I was out on a bike ride about a week ago—legs burning, brain coasting—when I had this sudden epiphany: what if I gave my version of FS a happy ending for Jim? It hit me hard, in that weird way creative clarity does when you're halfway through a climb. I ran the idea past someone at work—the same person who introduced me to this site, by the way (not sure if I should thank him or throttle him)—and to my surprise, he thought it could really work. The way Linda and Dee are dealt with? Believable. Earned, even. But it will require a new character, so I know not everyone’s going to love that.

I’m probably about a month or so out from actually sitting down and writing it. It'll also mean shifting to first-person POV, because this time, I want readers in Jim’s head—feeling every regret, every flicker of hope, every damn second he fights for something better.
As long as it involves Navy SEALS and Mexican whorehouses I'm all for it.
 
LW does seem to bring out the bitterest in people, as a genre. You get stories that are like "my wife smiled at another man, so I had him killed, and after the divorce her family and friends all disowned her for being a whore," or stories that go "my wife told me she was going to lock me up in chastity and take a different lover every night. I wanted to leave her, but man hating divorce laws say I'd have to pay her alimony." I like a good revenge story, and there are definitely some creative and satisfying ones, but what makes the original FS work for me is that the two main characters, especially Jim, feel like real people in the real world, which a lot of its imitators miss.
 
Last edited:
In the trash file hopefully.
Originally, I was going to have Jim stumble across some posted ideas involving Navy SEALs and a Mexican whorehouse, which he immediately dismisses as a fever dream someone cooked up after too much tequila. Jim’s world is grounded in reality, the characters act like actual adults, not cartoon cutouts, and I approach every scene with a simple rule: what could a guy realistically pull off without ending up featured on some YouTube body cam compilation titled Top 10 Dumbest Arrests?
 
When I handed my wife the original George Anderson version of “FS,” her reaction wasn’t subtle. “Did Linda fall out of the stupid tree and land in a dumpster fire?” she asked, genuinely baffled by the character’s decisions. Keep in mind, my wife is Irish, from New York City, and raised on a steady diet of sarcasm and Dateline reruns — so when she says something, she means it. She didn’t waste time imagining what she’d do in Jim’s shoes either. According to her, Linda wouldn’t get a redemption arc; she’d get a cautionary tale, complete with Keith Morrison ominously narrating, “She thought she could outsmart everyone… but someone else had already drawn the line.” Safe to say, Linda better be thankful other writers showed mercy. Because in my wife’s version? Linda's story ends with a garden spade, a tarp, and a chilling voiceover about “what really happened... that cold night in February.” Yeah, sleep with one eye open, fictional Linda.

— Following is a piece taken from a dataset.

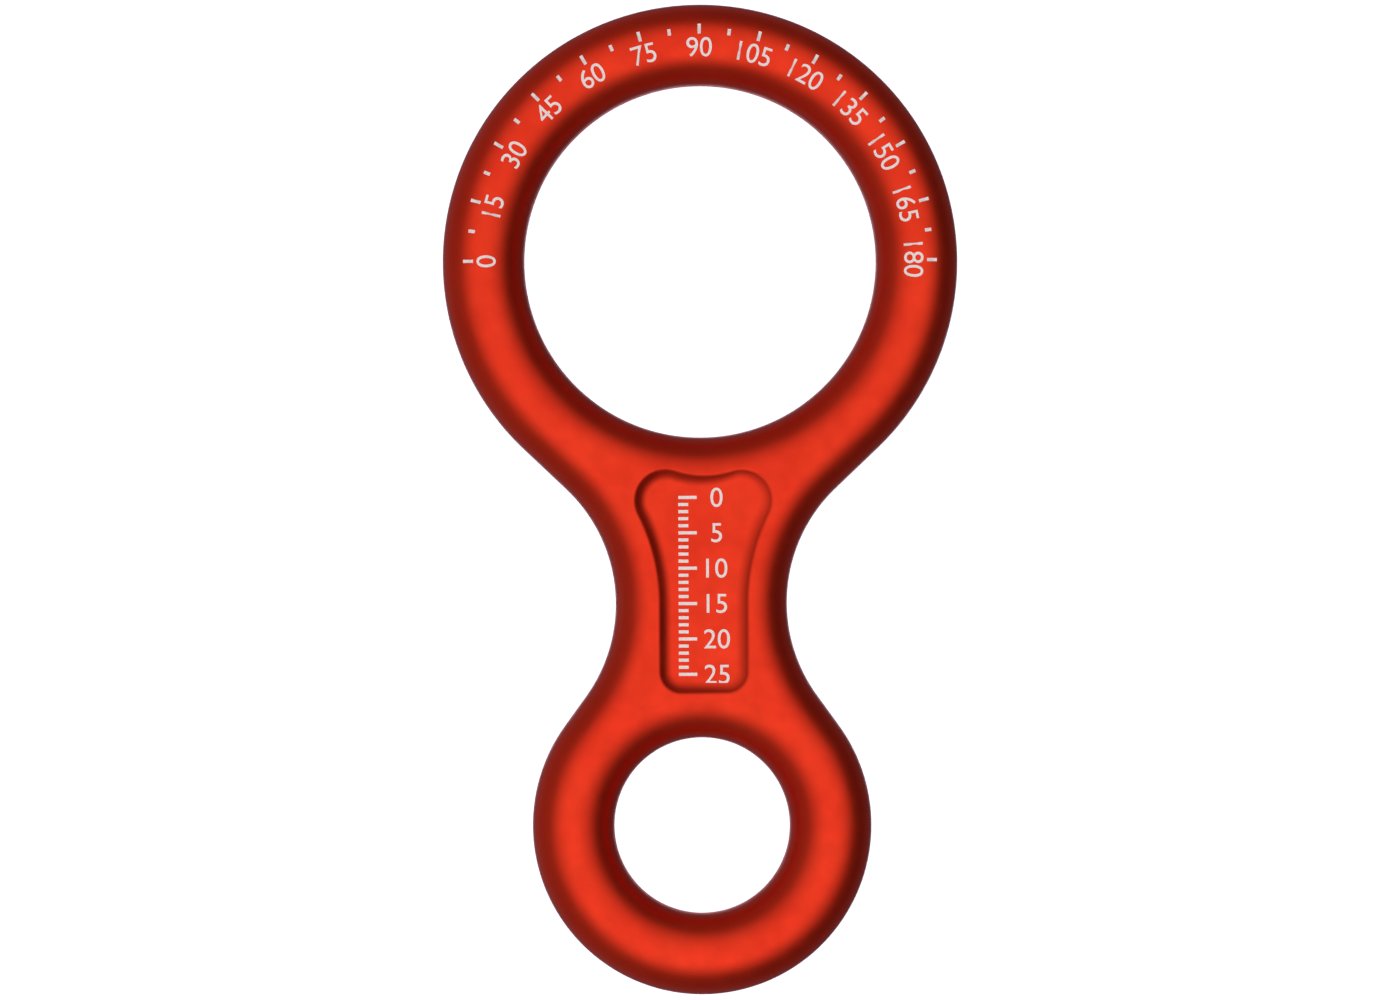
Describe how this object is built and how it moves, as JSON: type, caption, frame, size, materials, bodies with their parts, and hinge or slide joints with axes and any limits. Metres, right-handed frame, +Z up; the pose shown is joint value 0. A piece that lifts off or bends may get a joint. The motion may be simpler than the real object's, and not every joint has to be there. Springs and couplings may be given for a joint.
{
  "type": "figure eight descender",
  "caption": "Forged aluminium figure eight descender: a large ring for the rope, a small ring for the karabiner, and a pocketed neck between them.",
  "frame": {"origin": "below the middle of the length and width, on the surface that the descender lies on", "axes": "+X across the neck, +Y along the length towards the large rope ring, +Z up through both holes"},
  "size_m": [0.073, 0.1404, 0.011],
  "materials": {
    "anodised_aluminium": "blasted satin, red anodised"
  },
  "bodies": {
    "root": {"descender_body": "anodised_aluminium"}
  },
  "joints": []
}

Honestly, I’m just glad I’m the one doing the writing; it’s the only reason Linda’s still breathing by the end.
 
When I handed my wife the original George Anderson version of “FS,” her reaction wasn’t subtle. “Did Linda fall out of the stupid tree and land in a dumpster fire?” she asked, genuinely baffled by the character’s decisions. Keep in mind, my wife is Irish, from New York City, and raised on a steady diet of sarcasm and Dateline reruns — so when she says something, she means it. She didn’t waste time imagining what she’d do in Jim’s shoes either. According to her, Linda wouldn’t get a redemption arc; she’d get a cautionary tale, complete with Keith Morrison ominously narrating, “She thought she could outsmart everyone… but someone else had already drawn the line.” Safe to say, Linda better be thankful other writers showed mercy. Because in my wife’s version? Linda's story ends with a garden spade, a tarp, and a chilling voiceover about “what really happened... that cold night in February.” Yeah, sleep with one eye open, fictional Linda.

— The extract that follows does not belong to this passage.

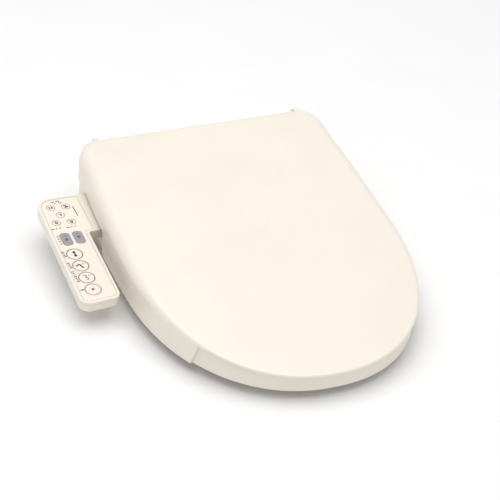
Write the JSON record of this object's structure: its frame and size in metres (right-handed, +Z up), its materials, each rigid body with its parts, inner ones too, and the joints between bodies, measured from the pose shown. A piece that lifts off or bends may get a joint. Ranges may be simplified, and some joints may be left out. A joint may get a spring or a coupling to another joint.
{
  "type": "electric bidet seat",
  "caption": "D-shaped domed lid over a heated seat ring, hinged on a low washing unit with a sliding nozzle and a control panel on a side arm",
  "frame": {"origin": "midway between the two fixing bolts, on the underside of the base plate, which rests on the toilet bowl's rim plane", "axes": "+Z up, -Y towards the front of the bowl, +Y towards the cistern, the control panel at -X"},
  "size_m": [0.4686, 0.531, 0.1152],
  "materials": {
    "ivory_plastic": "glossy moulded ivory plastic",
    "key_plastic": "satin ivory keys with dark printed rings and signs",
    "soft_key": "soft blue-grey keys",
    "face_sheet": "satin ivory face sheet with a thin grey border line",
    "grey_plastic": "grey moulded plastic",
    "white_plastic": "white moulded plastic",
    "rubber": "soft pale grey rubber",
    "steel": "brushed stainless steel",
    "brass": "turned brass",
    "circuit_board": "green circuit board",
    "heater_foil": "foil heating sheet"
  },
  "bodies": {
    "base": {"base_plate": "grey_plastic"},
    "unit": {"lower_case": "ivory_plastic", "upper_cover": "ivory_plastic", "seat_hinge_pin_left": "steel", "seat_hinge_pin_right": "steel", "lid_damper": "grey_plastic", "seat_damper": "grey_plastic", "nozzle_guide": "white_plastic", "nozzle_motor": "steel", "water_tank": "white_plastic", "tank_heater": "steel", "thermostat": "steel", "inlet_valve": "grey_plastic", "flow_valve": "grey_plastic", "inlet_fitting": "brass", "feed_tube": "rubber", "wash_tube": "rubber", "power_board": "circuit_board", "power_transformer": "steel", "fan_housing": "grey_plastic", "cord_gland": "rubber", "panel_lower_case": "ivory_plastic", "panel_top_cover": "ivory_plastic", "panel_face_sheet": "face_sheet", "panel_board": "circuit_board", "indicator_lamps": "white_plastic"},
    "release": {"release_button": "grey_plastic"},
    "lid_shaft": {"lid_hinge_pin_left": "steel", "lid_hinge_pin_right": "steel"},
    "lid": {"lid_shell": "ivory_plastic", "lid_hinge_lug_left": "ivory_plastic", "lid_hinge_lug_right": "ivory_plastic", "lid_buffer_left": "rubber", "lid_buffer_right": "rubber"},
    "seat": {"seat_top": "ivory_plastic", "seat_bottom": "ivory_plastic", "seat_heater": "heater_foil", "seat_hinge_lug_left": "ivory_plastic", "seat_hinge_lug_right": "ivory_plastic", "seat_buffer_rear_left": "rubber", "seat_buffer_rear_right": "rubber", "seat_buffer_front_left": "rubber", "seat_buffer_front_right": "rubber"},
    "nozzle": {"nozzle_tip": "white_plastic", "nozzle_wand": "steel"},
    "pinion": {"drive_pinion": "white_plastic"},
    "impeller": {"fan_impeller": "white_plastic"},
    "filter": {"filter_cartridge": "grey_plastic"},
    "drain": {"drain_plug": "grey_plastic"},
    "button_massage": {"button_massage": "key_plastic"},
    "button_rear_wash": {"button_rear_wash": "key_plastic"},
    "button_front_wash": {"button_front_wash": "key_plastic"},
    "button_stop": {"button_stop": "key_plastic"},
    "button_power": {"button_power": "key_plastic"},
    "button_water_heat": {"button_water_heat": "key_plastic"},
    "button_energy_save": {"button_energy_save": "key_plastic"},
    "button_seat_heat": {"button_seat_heat": "key_plastic"},
    "button_deodorise": {"button_deodorise": "key_plastic"},
    "button_pressure_less": {"button_pressure_less": "soft_key"},
    "button_pressure_more": {"button_pressure_more": "soft_key"}
  },
  "joints": [
    {"name": "unit_slide", "type": "slide", "parent": "base", "child": "unit", "axis": [0, -1, 0], "range_m": [0, 0.06]},
    {"name": "release_press", "type": "slide", "parent": "unit", "child": "release", "axis": [-1, 0, 0], "range_m": [0, 0.003], "stiffness_N_per_m": 800},
    {"name": "seat_hinge", "type": "hinge", "parent": "unit", "child": "seat", "pos_m": [0, -0.062, 0.05], "axis": [1, 0, 0], "range_deg": [-97, 0]},
    {"name": "lid_shaft_turn", "type": "hinge", "parent": "unit", "child": "lid_shaft", "pos_m": [0, 0.052, 0.092], "axis": [1, 0, 0], "range_deg": [-97, 0]},
    {"name": "lid_hinge", "type": "hinge", "parent": "lid_shaft", "child": "lid", "pos_m": [0, 0.052, 0.092], "axis": [-1, 0, 0], "range_deg": [0, 105]},
    {"name": "nozzle_slide", "type": "slide", "parent": "unit", "child": "nozzle", "axis": [0, -0.8829, -0.4695], "range_m": [0, 0.11]},
    {"name": "pinion_spin", "type": "hinge", "parent": "unit", "child": "pinion", "pos_m": [0, -0.03313, 0.06165], "axis": [-1, 0, 0], "range_deg": [0, 1205]},
    {"name": "fan_spin", "type": "hinge", "parent": "unit", "child": "impeller", "pos_m": [-0.07, -0.048, 0.025], "axis": [0, 0, 1], "continuous": true},
    {"name": "filter_slide", "type": "slide", "parent": "unit", "child": "filter", "axis": [0, 1, 0], "range_m": [0, 0.035]},
    {"name": "drain_slide", "type": "slide", "parent": "unit", "child": "drain", "axis": [0, 1, 0], "range_m": [0, 0.018]},
    {"name": "press_massage", "type": "slide", "parent": "unit", "child": "button_massage", "axis": [0, 0.0872, -0.9962], "range_m": [0, 0.0008], "stiffness_N_per_m": 1500},
    {"name": "press_rear_wash", "type": "slide", "parent": "unit", "child": "button_rear_wash", "axis": [0, 0.0872, -0.9962], "range_m": [0, 0.0008], "stiffness_N_per_m": 1500},
    {"name": "press_front_wash", "type": "slide", "parent": "unit", "child": "button_front_wash", "axis": [0, 0.0872, -0.9962], "range_m": [0, 0.0008], "stiffness_N_per_m": 1500},
    {"name": "press_stop", "type": "slide", "parent": "unit", "child": "button_stop", "axis": [0, 0.0872, -0.9962], "range_m": [0, 0.0008], "stiffness_N_per_m": 1500},
    {"name": "press_power", "type": "slide", "parent": "unit", "child": "button_power", "axis": [0, 0.0872, -0.9962], "range_m": [0, 0.0008], "stiffness_N_per_m": 1500},
    {"name": "press_water_heat", "type": "slide", "parent": "unit", "child": "button_water_heat", "axis": [0, 0.0872, -0.9962], "range_m": [0, 0.0008], "stiffness_N_per_m": 1500},
    {"name": "press_energy_save", "type": "slide", "parent": "unit", "child": "button_energy_save", "axis": [0, 0.0872, -0.9962], "range_m": [0, 0.0008], "stiffness_N_per_m": 1500},
    {"name": "press_seat_heat", "type": "slide", "parent": "unit", "child": "button_seat_heat", "axis": [0, 0.0872, -0.9962], "range_m": [0, 0.0008], "stiffness_N_per_m": 1500},
    {"name": "press_deodorise", "type": "slide", "parent": "unit", "child": "button_deodorise", "axis": [0, 0.0872, -0.9962], "range_m": [0, 0.0008], "stiffness_N_per_m": 1500},
    {"name": "press_pressure_less", "type": "slide", "parent": "unit", "child": "button_pressure_less", "axis": [0, 0.0872, -0.9962], "range_m": [0, 0.0008], "stiffness_N_per_m": 1500},
    {"name": "press_pressure_more", "type": "slide", "parent": "unit", "child": "button_pressure_more", "axis": [0, 0.0872, -0.9962], "range_m": [0, 0.0008], "stiffness_N_per_m": 1500}
  ],
  "couplings": [
    {"joint": "lid_shaft_turn", "follows": "seat_hinge", "ratio": 1},
    {"joint": "pinion_spin", "follows": "nozzle_slide", "rad_per_m": 190.5}
  ]
}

Honestly, I’m just glad I’m the one doing the writing; it’s the only reason Linda’s still breathing by the end.
I tend to agree with your wife. It is why so many people reacted to GW's story. The angst from Linda's behavior was so extreme, most readers would feel a spike in BP. That is what made redemption so unacceptable. Just because Jim loved her? wanted to be a fulltime father for his kids? NOt sure that would have been enough. A shovel would be serious consideration. And March would not escape either. He is doing it to humiliate husbands. No forgiveness.
 
I wrote this to start my version, so I hope it's as emotionally charged for the readers as it sounded in my head.

“Jim? Jim, I’m home.”

That voice. Soft. Familiar. Lethal.

I didn’t move. Not at the sound of her voice. Not when the hallway light spilled across the floor, brushing against my feet. I was sitting in the living room, in the dark, exactly where I had been since I walked out of that goddamn club.

My hands rested on my knees, clenched so tight the tendons in my forearms ached. My jaw hurt. I hadn’t realized I’d been grinding my teeth until the pressure made my temples throb.

And then I saw her.

And I nearly vomited.

The dress.

The same blue dress. Still clinging to her like it hadn’t just been peeled off by another man’s hands. Still holding her like it hadn’t become the flag planted on the grave of my marriage.